◆ Data section ◆
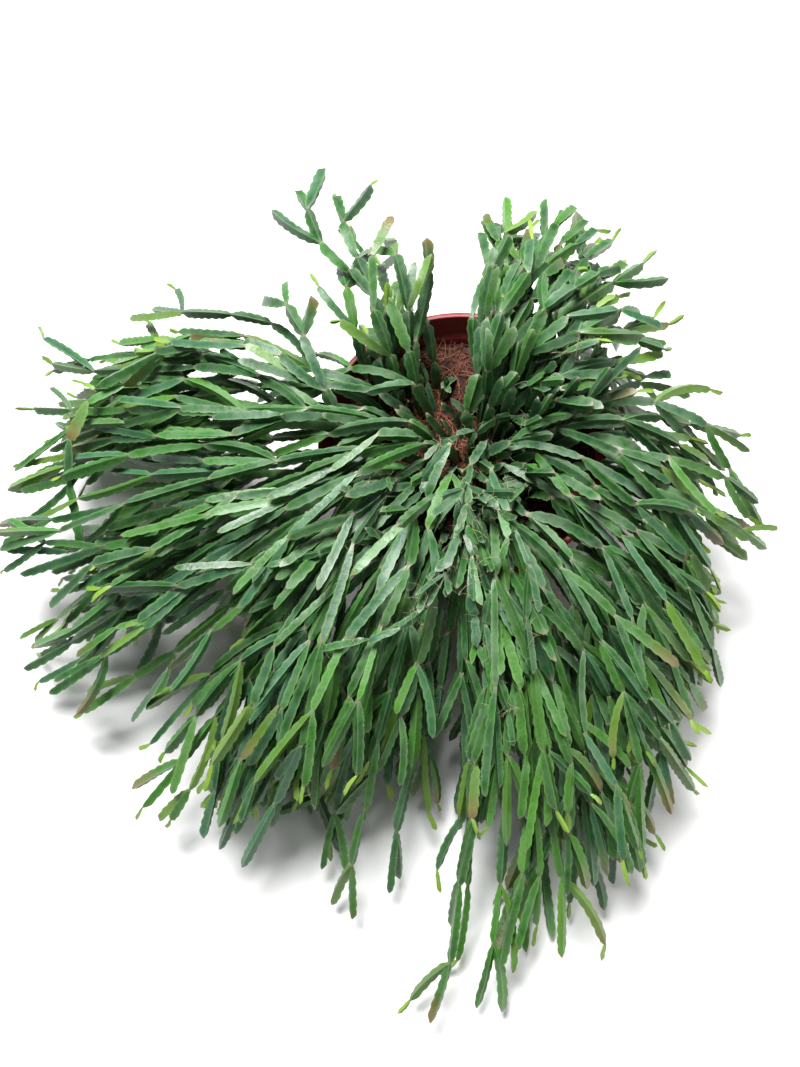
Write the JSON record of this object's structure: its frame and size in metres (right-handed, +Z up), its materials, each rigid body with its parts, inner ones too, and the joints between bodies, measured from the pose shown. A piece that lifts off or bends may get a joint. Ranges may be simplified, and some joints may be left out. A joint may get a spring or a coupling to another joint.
{
  "type": "potted rhipsalis",
  "caption": "Round tapered nursery pot filled with potting mix, holding arching, forking leafy stems of flat winged segments that trail over the rim.",
  "frame": {"origin": "centre of the pot's foot, on the surface it stands on", "axes": "+Z up; +X to the right and +Y to the back as the plant is seen in the picture, whose camera looks down from the -Y side; the longest stems trail towards -X and -Y"},
  "size_m": [0.6838, 0.6742, 0.2764],
  "materials": {
    "pot_plastic": "satin",
    "potting_mix": "matte",
    "stem_green_1": "satin",
    "stem_green_2": "satin",
    "stem_green_3": "satin"
  },
  "bodies": {
    "root": {"pot": "pot_plastic", "soil": "potting_mix", "stem_left_1": "stem_green_1", "stem_left_2": "stem_green_2", "stem_left_3": "stem_green_3", "stem_left_4": "stem_green_1", "stem_left_5": "stem_green_2", "stem_left_6": "stem_green_3", "stem_left_7": "stem_green_1", "stem_left_8": "stem_green_2", "stem_left_9": "stem_green_3", "stem_left_10": "stem_green_1", "stem_left_11": "stem_green_2", "stem_front_left_1": "stem_green_3", "stem_front_left_2": "stem_green_1", "stem_front_left_3": "stem_green_2", "stem_front_left_4": "stem_green_3", "stem_front_left_5": "stem_green_1", "stem_front_left_6": "stem_green_2", "stem_front_left_7": "stem_green_3", "stem_front_left_8": "stem_green_1", "stem_front_left_9": "stem_green_2", "stem_front_1": "stem_green_3", "stem_front_2": "stem_green_1", "stem_front_3": "stem_green_2", "stem_front_4": "stem_green_3", "stem_front_5": "stem_green_1", "stem_front_6": "stem_green_2", "stem_front_7": "stem_green_3", "stem_front_8": "stem_green_1", "stem_front_9": "stem_green_2", "stem_front_10": "stem_green_3", "stem_front_right_1": "stem_green_1", "stem_front_right_2": "stem_green_2", "stem_front_right_3": "stem_green_3", "stem_front_right_4": "stem_green_1", "stem_front_right_5": "stem_green_2", "stem_front_right_6": "stem_green_3", "stem_front_right_7": "stem_green_1", "stem_right_1": "stem_green_2", "stem_right_2": "stem_green_3", "stem_right_3": "stem_green_1", "stem_right_4": "stem_green_2", "stem_right_5": "stem_green_3", "stem_right_6": "stem_green_1", "stem_back_right_1": "stem_green_2", "stem_back_right_2": "stem_green_3", "stem_back_right_3": "stem_green_1", "stem_back_right_4": "stem_green_2", "stem_back_right_5": "stem_green_3", "stem_back_right_6": "stem_green_1", "stem_back_right_7": "stem_green_2", "stem_back_right_8": "stem_green_3", "stem_back_left_1": "stem_green_1", "stem_back_left_2": "stem_green_2", "stem_back_left_3": "stem_green_3", "stem_back_left_4": "stem_green_1", "stem_back_left_5": "stem_green_2", "stem_young_1": "stem_green_3", "stem_young_2": "stem_green_1"}
  },
  "joints": []
}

◆ The exercise ◆
Print back all the lines verbatim.

◆ Result ◆
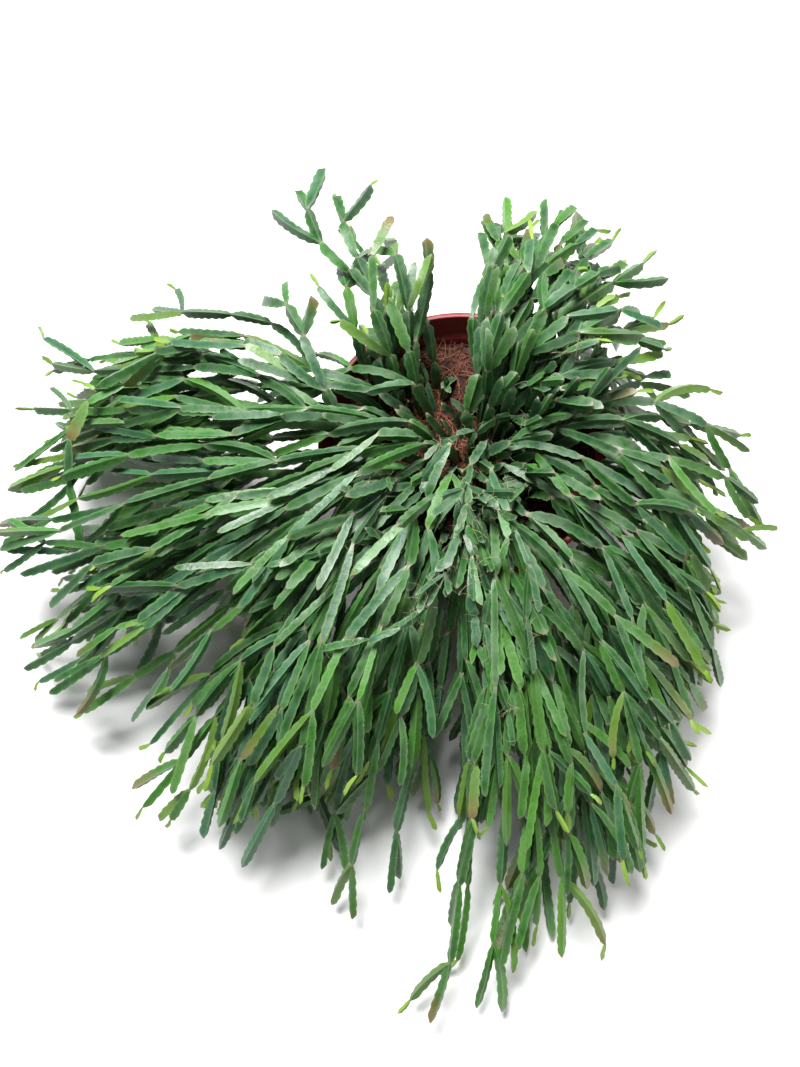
Write the JSON record of this object's structure: its frame and size in metres (right-handed, +Z up), its materials, each rigid body with its parts, inner ones too, and the joints between bodies, measured from the pose shown. A piece that lifts off or bends may get a joint. Ranges may be simplified, and some joints may be left out. A joint may get a spring or a coupling to another joint.
{
  "type": "potted rhipsalis",
  "caption": "Round tapered nursery pot filled with potting mix, holding arching, forking leafy stems of flat winged segments that trail over the rim.",
  "frame": {"origin": "centre of the pot's foot, on the surface it stands on", "axes": "+Z up; +X to the right and +Y to the back as the plant is seen in the picture, whose camera looks down from the -Y side; the longest stems trail towards -X and -Y"},
  "size_m": [0.6838, 0.6742, 0.2764],
  "materials": {
    "pot_plastic": "satin",
    "potting_mix": "matte",
    "stem_green_1": "satin",
    "stem_green_2": "satin",
    "stem_green_3": "satin"
  },
  "bodies": {
    "root": {"pot": "pot_plastic", "soil": "potting_mix", "stem_left_1": "stem_green_1", "stem_left_2": "stem_green_2", "stem_left_3": "stem_green_3", "stem_left_4": "stem_green_1", "stem_left_5": "stem_green_2", "stem_left_6": "stem_green_3", "stem_left_7": "stem_green_1", "stem_left_8": "stem_green_2", "stem_left_9": "stem_green_3", "stem_left_10": "stem_green_1", "stem_left_11": "stem_green_2", "stem_front_left_1": "stem_green_3", "stem_front_left_2": "stem_green_1", "stem_front_left_3": "stem_green_2", "stem_front_left_4": "stem_green_3", "stem_front_left_5": "stem_green_1", "stem_front_left_6": "stem_green_2", "stem_front_left_7": "stem_green_3", "stem_front_left_8": "stem_green_1", "stem_front_left_9": "stem_green_2", "stem_front_1": "stem_green_3", "stem_front_2": "stem_green_1", "stem_front_3": "stem_green_2", "stem_front_4": "stem_green_3", "stem_front_5": "stem_green_1", "stem_front_6": "stem_green_2", "stem_front_7": "stem_green_3", "stem_front_8": "stem_green_1", "stem_front_9": "stem_green_2", "stem_front_10": "stem_green_3", "stem_front_right_1": "stem_green_1", "stem_front_right_2": "stem_green_2", "stem_front_right_3": "stem_green_3", "stem_front_right_4": "stem_green_1", "stem_front_right_5": "stem_green_2", "stem_front_right_6": "stem_green_3", "stem_front_right_7": "stem_green_1", "stem_right_1": "stem_green_2", "stem_right_2": "stem_green_3", "stem_right_3": "stem_green_1", "stem_right_4": "stem_green_2", "stem_right_5": "stem_green_3", "stem_right_6": "stem_green_1", "stem_back_right_1": "stem_green_2", "stem_back_right_2": "stem_green_3", "stem_back_right_3": "stem_green_1", "stem_back_right_4": "stem_green_2", "stem_back_right_5": "stem_green_3", "stem_back_right_6": "stem_green_1", "stem_back_right_7": "stem_green_2", "stem_back_right_8": "stem_green_3", "stem_back_left_1": "stem_green_1", "stem_back_left_2": "stem_green_2", "stem_back_left_3": "stem_green_3", "stem_back_left_4": "stem_green_1", "stem_back_left_5": "stem_green_2", "stem_young_1": "stem_green_3", "stem_young_2": "stem_green_1"}
  },
  "joints": []
}